- WORK TO COMPLETE: Look through the entries and report how many lines include the word "from". Give the number alone.

Structured object records
=====

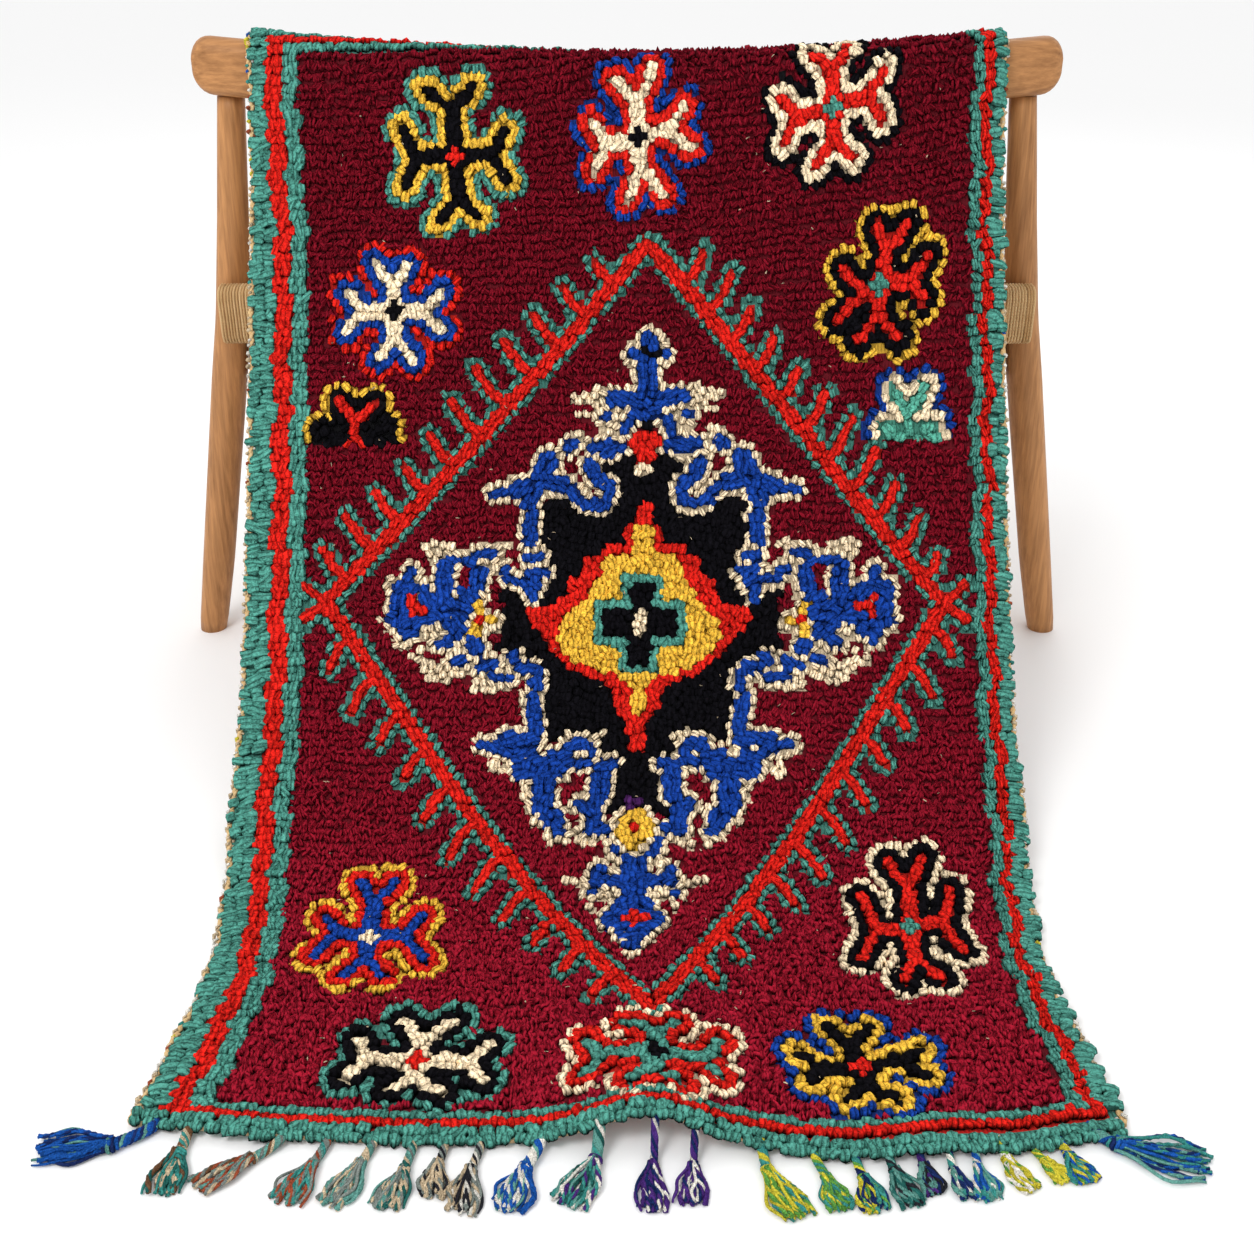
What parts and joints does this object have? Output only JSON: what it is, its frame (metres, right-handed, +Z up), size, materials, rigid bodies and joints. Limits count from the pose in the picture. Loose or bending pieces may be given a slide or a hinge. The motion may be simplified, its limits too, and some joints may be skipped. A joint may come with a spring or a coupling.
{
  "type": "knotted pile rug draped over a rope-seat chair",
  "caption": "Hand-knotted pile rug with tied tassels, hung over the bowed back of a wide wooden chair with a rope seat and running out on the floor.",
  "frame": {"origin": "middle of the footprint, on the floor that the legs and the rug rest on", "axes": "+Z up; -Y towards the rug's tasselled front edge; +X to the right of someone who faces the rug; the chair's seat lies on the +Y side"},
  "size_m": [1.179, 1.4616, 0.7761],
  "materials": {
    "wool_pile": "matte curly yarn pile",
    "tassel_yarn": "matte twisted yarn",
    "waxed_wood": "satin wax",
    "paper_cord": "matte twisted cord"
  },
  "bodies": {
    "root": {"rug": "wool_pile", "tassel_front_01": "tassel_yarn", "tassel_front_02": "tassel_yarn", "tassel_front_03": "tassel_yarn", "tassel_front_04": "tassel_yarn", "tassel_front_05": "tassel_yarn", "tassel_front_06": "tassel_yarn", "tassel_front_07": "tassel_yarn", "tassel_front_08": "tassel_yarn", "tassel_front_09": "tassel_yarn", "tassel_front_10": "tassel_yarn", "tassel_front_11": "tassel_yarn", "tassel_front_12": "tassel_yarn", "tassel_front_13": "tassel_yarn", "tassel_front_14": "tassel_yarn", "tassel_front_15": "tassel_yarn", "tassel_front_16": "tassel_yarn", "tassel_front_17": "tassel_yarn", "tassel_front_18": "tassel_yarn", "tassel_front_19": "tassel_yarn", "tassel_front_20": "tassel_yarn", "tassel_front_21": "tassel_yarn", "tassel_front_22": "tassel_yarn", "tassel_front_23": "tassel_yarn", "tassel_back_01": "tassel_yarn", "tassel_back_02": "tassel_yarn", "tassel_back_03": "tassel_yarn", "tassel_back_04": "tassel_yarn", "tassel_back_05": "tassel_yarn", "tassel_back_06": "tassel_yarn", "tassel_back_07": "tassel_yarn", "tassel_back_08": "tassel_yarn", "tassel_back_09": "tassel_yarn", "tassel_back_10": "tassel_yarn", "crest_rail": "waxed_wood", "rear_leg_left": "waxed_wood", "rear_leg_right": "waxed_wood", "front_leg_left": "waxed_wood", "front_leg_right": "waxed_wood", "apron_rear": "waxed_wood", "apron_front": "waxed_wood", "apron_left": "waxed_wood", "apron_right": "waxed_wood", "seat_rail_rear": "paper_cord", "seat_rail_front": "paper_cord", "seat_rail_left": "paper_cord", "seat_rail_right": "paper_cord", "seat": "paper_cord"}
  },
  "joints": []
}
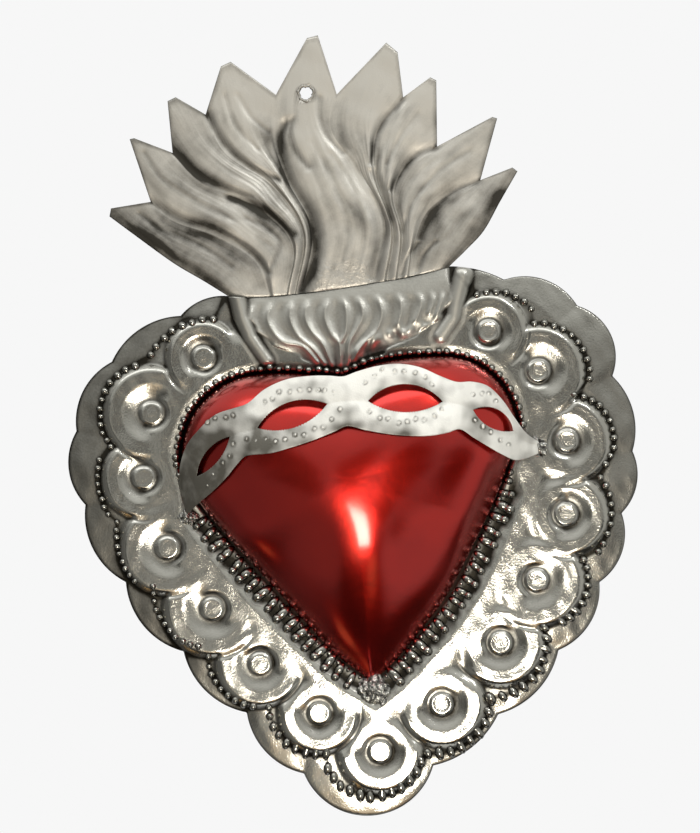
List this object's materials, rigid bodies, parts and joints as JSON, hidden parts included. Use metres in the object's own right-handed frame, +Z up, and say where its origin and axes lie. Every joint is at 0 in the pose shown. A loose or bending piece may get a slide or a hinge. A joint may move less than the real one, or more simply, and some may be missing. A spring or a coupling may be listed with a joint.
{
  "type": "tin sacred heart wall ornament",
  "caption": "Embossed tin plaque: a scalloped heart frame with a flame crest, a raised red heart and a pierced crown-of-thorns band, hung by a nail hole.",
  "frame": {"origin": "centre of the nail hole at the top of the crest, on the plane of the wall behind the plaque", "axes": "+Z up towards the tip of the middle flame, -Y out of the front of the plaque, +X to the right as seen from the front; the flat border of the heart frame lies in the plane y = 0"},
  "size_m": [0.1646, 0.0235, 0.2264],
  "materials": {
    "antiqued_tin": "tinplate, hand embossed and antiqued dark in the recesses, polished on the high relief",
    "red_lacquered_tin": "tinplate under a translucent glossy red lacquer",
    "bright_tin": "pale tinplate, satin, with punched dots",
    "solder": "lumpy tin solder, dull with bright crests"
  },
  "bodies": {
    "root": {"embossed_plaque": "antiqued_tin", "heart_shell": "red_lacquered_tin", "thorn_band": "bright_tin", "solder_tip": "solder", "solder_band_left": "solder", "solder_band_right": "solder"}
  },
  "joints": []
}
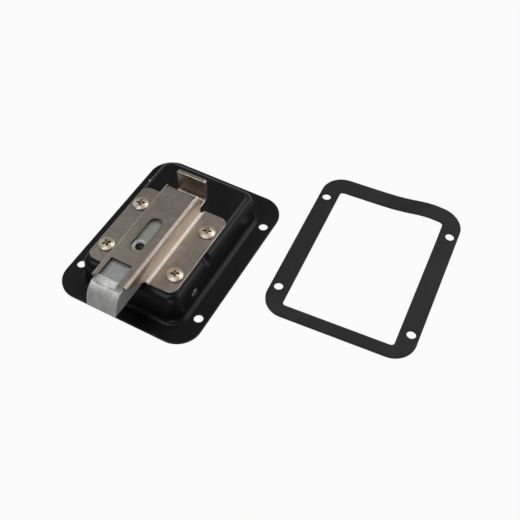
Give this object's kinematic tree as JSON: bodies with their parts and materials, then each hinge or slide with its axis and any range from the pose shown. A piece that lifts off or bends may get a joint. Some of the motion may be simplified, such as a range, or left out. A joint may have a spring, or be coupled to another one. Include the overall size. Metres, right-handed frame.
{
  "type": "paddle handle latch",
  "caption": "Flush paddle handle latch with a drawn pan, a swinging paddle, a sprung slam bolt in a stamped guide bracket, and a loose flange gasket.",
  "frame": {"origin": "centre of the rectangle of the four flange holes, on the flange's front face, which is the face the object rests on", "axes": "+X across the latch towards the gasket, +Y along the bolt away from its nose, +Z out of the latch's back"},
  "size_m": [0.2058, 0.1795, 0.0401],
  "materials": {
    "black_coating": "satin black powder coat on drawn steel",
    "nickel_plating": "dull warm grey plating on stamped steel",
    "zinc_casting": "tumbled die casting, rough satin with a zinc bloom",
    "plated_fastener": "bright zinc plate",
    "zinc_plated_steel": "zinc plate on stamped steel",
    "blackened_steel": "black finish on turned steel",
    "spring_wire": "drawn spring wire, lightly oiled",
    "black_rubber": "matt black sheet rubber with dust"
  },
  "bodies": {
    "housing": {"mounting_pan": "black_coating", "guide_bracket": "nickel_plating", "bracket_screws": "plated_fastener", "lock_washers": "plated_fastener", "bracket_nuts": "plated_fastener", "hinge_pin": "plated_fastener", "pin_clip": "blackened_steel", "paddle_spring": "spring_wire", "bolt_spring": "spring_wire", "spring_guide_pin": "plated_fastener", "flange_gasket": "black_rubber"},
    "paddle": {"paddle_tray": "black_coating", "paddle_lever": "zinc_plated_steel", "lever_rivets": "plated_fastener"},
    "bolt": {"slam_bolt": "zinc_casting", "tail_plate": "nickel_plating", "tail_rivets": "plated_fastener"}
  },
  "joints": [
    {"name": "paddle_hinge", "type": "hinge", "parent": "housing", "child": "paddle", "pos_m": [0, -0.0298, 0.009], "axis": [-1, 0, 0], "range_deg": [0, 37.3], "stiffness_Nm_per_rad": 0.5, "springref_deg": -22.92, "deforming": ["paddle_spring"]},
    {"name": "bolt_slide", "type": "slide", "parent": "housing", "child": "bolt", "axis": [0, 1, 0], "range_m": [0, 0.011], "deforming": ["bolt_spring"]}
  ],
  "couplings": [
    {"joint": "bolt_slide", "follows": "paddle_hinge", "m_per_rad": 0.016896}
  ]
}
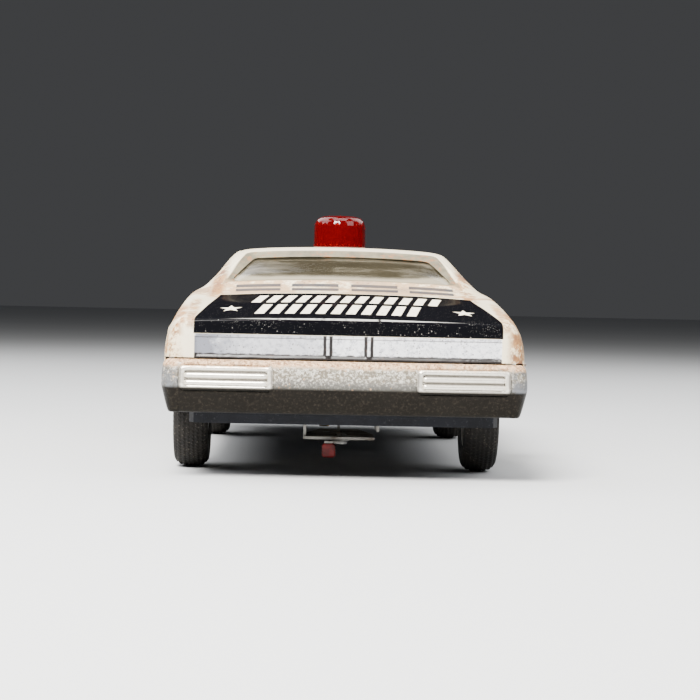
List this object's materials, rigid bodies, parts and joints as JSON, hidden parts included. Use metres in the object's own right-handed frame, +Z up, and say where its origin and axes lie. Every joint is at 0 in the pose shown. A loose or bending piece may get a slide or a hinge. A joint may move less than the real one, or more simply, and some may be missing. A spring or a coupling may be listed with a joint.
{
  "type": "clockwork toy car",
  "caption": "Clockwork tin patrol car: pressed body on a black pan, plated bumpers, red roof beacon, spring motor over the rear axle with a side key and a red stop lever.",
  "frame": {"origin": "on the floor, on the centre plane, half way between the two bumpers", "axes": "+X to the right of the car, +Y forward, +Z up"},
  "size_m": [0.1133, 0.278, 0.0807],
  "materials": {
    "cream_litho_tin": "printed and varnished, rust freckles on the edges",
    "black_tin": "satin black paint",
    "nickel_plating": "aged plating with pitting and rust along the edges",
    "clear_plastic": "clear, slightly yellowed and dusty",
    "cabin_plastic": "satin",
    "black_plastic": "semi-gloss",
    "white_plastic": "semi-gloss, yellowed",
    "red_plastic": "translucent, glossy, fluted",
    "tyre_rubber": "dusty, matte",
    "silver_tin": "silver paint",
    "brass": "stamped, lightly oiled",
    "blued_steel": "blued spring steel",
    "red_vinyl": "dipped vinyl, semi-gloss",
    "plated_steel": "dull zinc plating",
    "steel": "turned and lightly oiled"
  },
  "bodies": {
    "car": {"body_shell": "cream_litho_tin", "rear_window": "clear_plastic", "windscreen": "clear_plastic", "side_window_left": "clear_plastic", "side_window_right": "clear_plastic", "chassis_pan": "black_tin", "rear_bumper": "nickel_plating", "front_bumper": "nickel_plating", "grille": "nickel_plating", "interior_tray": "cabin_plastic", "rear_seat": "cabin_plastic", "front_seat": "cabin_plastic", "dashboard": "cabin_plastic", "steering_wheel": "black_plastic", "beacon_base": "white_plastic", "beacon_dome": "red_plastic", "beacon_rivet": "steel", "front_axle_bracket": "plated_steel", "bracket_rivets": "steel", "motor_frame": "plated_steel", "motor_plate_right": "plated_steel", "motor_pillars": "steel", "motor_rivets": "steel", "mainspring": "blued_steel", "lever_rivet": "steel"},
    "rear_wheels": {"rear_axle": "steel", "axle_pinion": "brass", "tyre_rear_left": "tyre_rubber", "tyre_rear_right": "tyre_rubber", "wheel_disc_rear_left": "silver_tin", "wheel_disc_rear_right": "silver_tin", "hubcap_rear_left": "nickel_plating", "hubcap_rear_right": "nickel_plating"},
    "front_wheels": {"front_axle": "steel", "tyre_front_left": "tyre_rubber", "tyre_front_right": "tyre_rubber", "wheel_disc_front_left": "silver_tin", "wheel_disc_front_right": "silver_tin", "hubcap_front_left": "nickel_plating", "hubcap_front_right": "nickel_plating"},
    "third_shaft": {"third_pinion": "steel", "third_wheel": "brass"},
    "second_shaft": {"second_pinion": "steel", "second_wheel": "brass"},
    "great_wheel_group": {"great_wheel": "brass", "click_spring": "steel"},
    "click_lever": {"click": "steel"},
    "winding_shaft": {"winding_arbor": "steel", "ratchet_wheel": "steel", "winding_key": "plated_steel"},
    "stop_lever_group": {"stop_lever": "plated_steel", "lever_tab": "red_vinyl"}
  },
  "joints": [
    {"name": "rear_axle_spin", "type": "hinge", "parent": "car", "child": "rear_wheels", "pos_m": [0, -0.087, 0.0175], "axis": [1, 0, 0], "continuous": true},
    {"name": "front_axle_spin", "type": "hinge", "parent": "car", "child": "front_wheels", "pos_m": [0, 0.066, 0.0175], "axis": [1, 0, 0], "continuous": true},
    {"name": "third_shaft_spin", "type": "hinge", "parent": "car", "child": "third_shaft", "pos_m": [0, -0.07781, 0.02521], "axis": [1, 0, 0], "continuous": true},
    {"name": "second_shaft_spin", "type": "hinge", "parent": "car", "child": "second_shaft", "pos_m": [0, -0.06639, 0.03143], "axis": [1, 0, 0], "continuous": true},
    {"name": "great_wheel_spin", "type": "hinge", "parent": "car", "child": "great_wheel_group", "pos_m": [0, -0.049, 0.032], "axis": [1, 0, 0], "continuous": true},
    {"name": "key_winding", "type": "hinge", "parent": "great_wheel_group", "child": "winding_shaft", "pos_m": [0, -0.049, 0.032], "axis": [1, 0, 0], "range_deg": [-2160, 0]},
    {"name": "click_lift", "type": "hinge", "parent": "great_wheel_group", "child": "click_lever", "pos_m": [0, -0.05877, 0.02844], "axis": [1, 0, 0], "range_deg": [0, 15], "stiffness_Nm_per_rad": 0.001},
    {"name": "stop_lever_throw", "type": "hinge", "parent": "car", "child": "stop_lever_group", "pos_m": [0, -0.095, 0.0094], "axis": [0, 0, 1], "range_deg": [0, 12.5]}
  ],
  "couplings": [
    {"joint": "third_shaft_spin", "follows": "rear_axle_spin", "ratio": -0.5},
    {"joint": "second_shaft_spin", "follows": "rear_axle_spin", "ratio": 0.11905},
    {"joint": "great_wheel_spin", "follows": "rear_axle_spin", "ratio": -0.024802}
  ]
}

=====

- EXPECTED OUTPUT: 4